“Black Victorians” by Kesha N. Abraham and John Woolf is fantastic and I can’t recommend it highly enough if you are looking for insight into the Victorian age written in an easy-to-read and compelling manner!

It is broken into five parts each with a different focus. Using individuals’ stories to change perceptions of this period of time, the writers connect one with real people building empathy and understanding. Considering the immense challenges faced by each, one can’t help but admire all of the people recognised but though this highlights a few, my takeaway is there are far far more who are unnamed and need to be remembered when we use the term “Victorian”.

Being a staunch supporter of female rights, the chapters focusing on women are my favourite! Pushing back against racism and sexism in an era when neither were seen as they are today is impressive and inspiring.

If you are looking for a challenging, enlightening, and enjoyable read, this is one for you! It’s a five out of five on the enJOYment scale!

From the back cover:

A landmark work of revisionist history exploring and celebrating the lives of Black Victorians.

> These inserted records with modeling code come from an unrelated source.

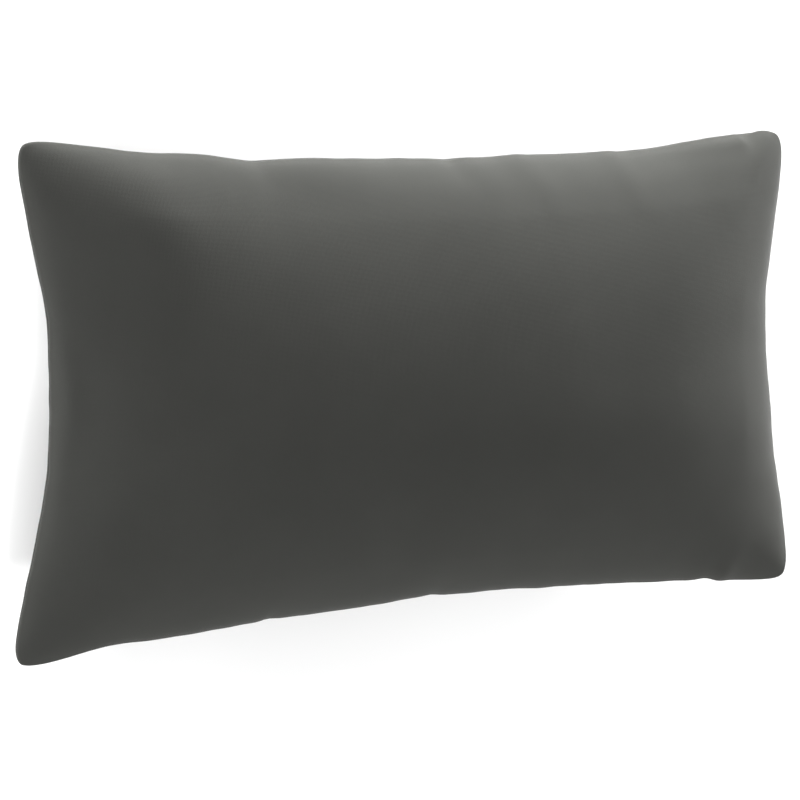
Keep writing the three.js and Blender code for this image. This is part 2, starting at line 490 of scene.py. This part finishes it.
# Fills the cover: the cloth is blown up from inside, and no point moves further than the settings say
def inflate(piece, settings):
    before = pointsOf(piece)
    pinCover(piece, settings)
    modifier = piece.modifiers.new("filling", "CLOTH")
    for name, value in settings["physics"].items():
        setattr(modifier.settings, name, value)
    modifier.settings.vertex_group_mass = "pinned"
    modifier.settings.effector_weights.gravity = 0
    modifier.collision_settings.use_collision = False
    modifier.point_cache.frame_end = settings["simFrames"]
    scene = bpy.context.scene
    for number in range(1, settings["simFrames"] + 1):
        scene.frame_set(number)
    applyModifier(piece, modifier)
    scene.frame_set(1)
    moved = pointsOf(piece) - before
    far = np.linalg.norm(moved, axis=1, keepdims=True)
    print("the cloth moved up to", round(far.max() * 1000, 1), "mm")
    share = np.minimum(1, settings["mostMove"] / np.maximum(far, tiny))
    movePoints(piece, before + moved * share)
    piece.vertex_groups.remove(piece.vertex_groups["pinned"])


# The fine form by the seam: a groove where the panels dive in, a soft ply on both sides of it, small
# gathers that run into the panels, and the folds of the face
def shapeSeam(piece, settings):
    points, normals = pointsOf(piece), valuesOf(piece.data.vertices, "normal", 3)
    gap = distanceToLine(points, seamLine(piece))
    groove = -settings["grooveDepth"] * np.exp(-(gap / settings["grooveWidth"]) ** 2)
    ply = settings["plyHeight"] * np.exp(-((gap - settings["plyAt"]) / settings["plyWidth"]) ** 2)
    gathers = np.array([gatherAt(point, settings) for point in points])
    gathers *= np.exp(-gap / settings["gatherRun"]) * (1 - np.exp(-gap / settings["plyWidth"]))
    onFace = np.clip((normals[:, 2] + settings["foldsFade"]) / settings["foldsFade"], 0, 1)
    lift = groove + ply + gathers + foldHeight(points) * onFace
    lift[points[:, 2] < settings["restsBelow"]] = 0
    movePoints(piece, points + normals * lift[:, None])
    attribute = piece.data.attributes.new("fromSeam", "FLOAT", "POINT")
    attribute.data.foreach_set("value", gap)


def foldHeight(points):
    height = np.zeros(len(points))
    for fold in folds:
        start = np.array(fold["start"])
        run = np.array(fold["end"]) - start
        away = points[:, :2] - start
        share = np.clip(away @ run / (run @ run), 0, 1)
        aside = np.linalg.norm(away - share[:, None] * run, axis=1)
        height += fold["height"] * (1 - share) * np.exp(-(aside / fold["width"]) ** 2)
    return height


# Gathers follow one another along the seam: across on the long sides, and up and down on the short ones
def gatherAt(point, settings):
    places = settings["gatherPlaces"]
    long = places["top"] if point[1] > 0 else places["bottom"]
    short = places["right"] if point[0] > 0 else places["left"]
    rise = point[2] / settings["gatherRise"]
    across = noise.noise(Vector((point[0] / settings["gatherLength"], long, rise)))
    along = noise.noise(Vector((short, point[1] / settings["gatherLength"], rise)))
    sideways = (abs(point[0]) - settings["shortSideFrom"]) / settings["shortSideBlend"]
    sideways = max(0.0, min(1.0, sideways))
    return settings["gatherHeight"] * (across * (1 - sideways) + along * sideways)


def unwrap(piece, settings):
    makeActive(piece)
    bpy.ops.object.mode_set(mode="EDIT")
    bpy.ops.mesh.select_all(action="SELECT")
    bpy.ops.uv.unwrap(method="CONFORMAL", margin=settings["cutMargin"])
    bpy.ops.object.mode_set(mode="OBJECT")


# Turns, sizes and places flat cloth so that it lies over its plan as well as it can
def laidOver(flat, plan):
    basis = np.stack([flat, np.ones_like(flat)], axis=1)
    turn = np.linalg.lstsq(basis, plan, rcond=None)[0]
    return turn[0] * flat + turn[1]


# Lays both panels out flat as they were cut, so that the weave runs with the cloth. A place on the flat
# cloth is a complex number, and the back panel's plan is its mirror image.
def cutPattern(piece, settings):
    unwrap(piece, settings)
    mesh = piece.data
    layer = mesh.uv_layers.active
    layer.name = "cut"
    flat = valuesOf(layer.uv, "vector", 2)
    flat = flat[:, 0] + 1j * flat[:, 1]
    points = pointsOf(piece)[valuesOf(mesh.loops, "vertex_index", kind=int)]
    plan = points[:, 0] + 1j * points[:, 1]
    facesUp = valuesOf(mesh.polygons, "normal", 3)[:, 2] > 0
    front = np.repeat(facesUp, valuesOf(mesh.polygons, "loop_total", kind=int))
    flat[front] = laidOver(flat[front], plan[front])
    flat[~front] = laidOver(flat[~front], np.conj(plan[~front]))
    layer.uv.foreach_set("vector", np.stack([flat.real, flat.imag], axis=1).ravel())


def makeCushion(settings):
    cover = copyOfNode(settings)
    print("quads", sum(len(p.vertices) == 4 for p in cover.data.polygons), "of", len(cover.data.polygons))
    markSeam(cover)
    cutPattern(cover, settings)
    subdivide(cover)
    inflate(cover, settings)
    subdivide(cover)
    shapeSeam(cover, settings)
    makeActive(cover)
    bpy.ops.object.shade_smooth()
    clothFinish(cloth).done(cover)
    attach(cover, "root")
    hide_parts(settings["node"])
    print("cushion made,", len(cover.data.polygons), "faces")


makeCamera(view)
deselectAll()
makeCushion(cushion)
deselectAll()
makeStudio(studio)
print("studio made")
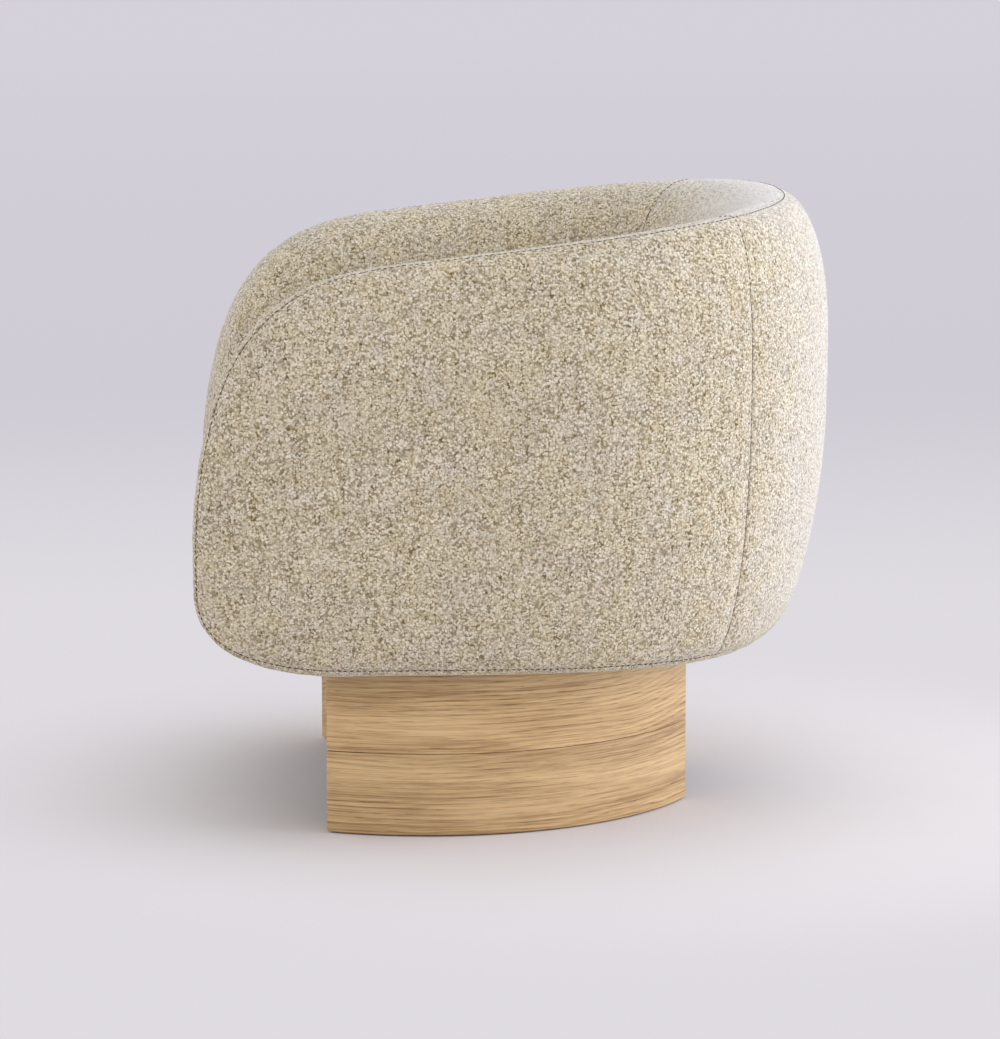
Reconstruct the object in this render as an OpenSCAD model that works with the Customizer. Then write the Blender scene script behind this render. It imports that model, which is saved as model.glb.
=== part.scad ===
// Tub lounge chair on two curved oak panels.
// Millimetres, +Z up, the sitter faces -Y, the origin is on the floor under
// the middle of the chair. Left and right are the sitter's.

/* [Upholstered tub] */
// Depth over everything, front of the arms to the bulge of the back
chair_depth = 766; // [750:1:790]
// Half width of the tub at its sewn rim
rim_half_w = 365; // [360:1:380]
// How far the sides bulge out past the rim
side_bulge = 36; // [30:1:44]
// How far the back bulges out past the rim
back_bulge = 60; // [50:1:66]
// How much shallower the rounded rear of the rim is than half the rim's width
rear_shallow = 18; // [9:1:18]
// Squareness of the rear corners of the rim, 2 is an ellipse
rim_corner_n = 2.4; // [2.2:0.1:2.6]
// Height of the rim above the oak base, where the arm starts to curve down
arm_rise = 485; // [468:1:508]
// Rise of the rim towards the back, in degrees
rim_slope = 6.7; // [5:0.1:8]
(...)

Our vision of Victorian Britain tends to the monolithic – white, imperialist, prurient, patrician. However, though until very recently overlooked in our textbooks, there was another, more diverse Britain, populated by people of colour marking achievements both ordinary and extraordinary.

In this deeply researched, dynamic and revelatory history, Woolf and Abraham reach back into the archives to recentre our attention on marginalised Black Victorians, from leading medic George Rice to protestor William Cuffay to attention-grabbing abolitionists Henry ‘Box’ Brown and Sarah Parker Remond; from pre-Raphaelite muse Fanny Eaton to composer Samuel Coleridge Taylor. 

Black Victorians shows how Black lives were visible, present and influential – not temporary presences but established and rooted; and how paradox and ambivalence characterised the Victorian view of race.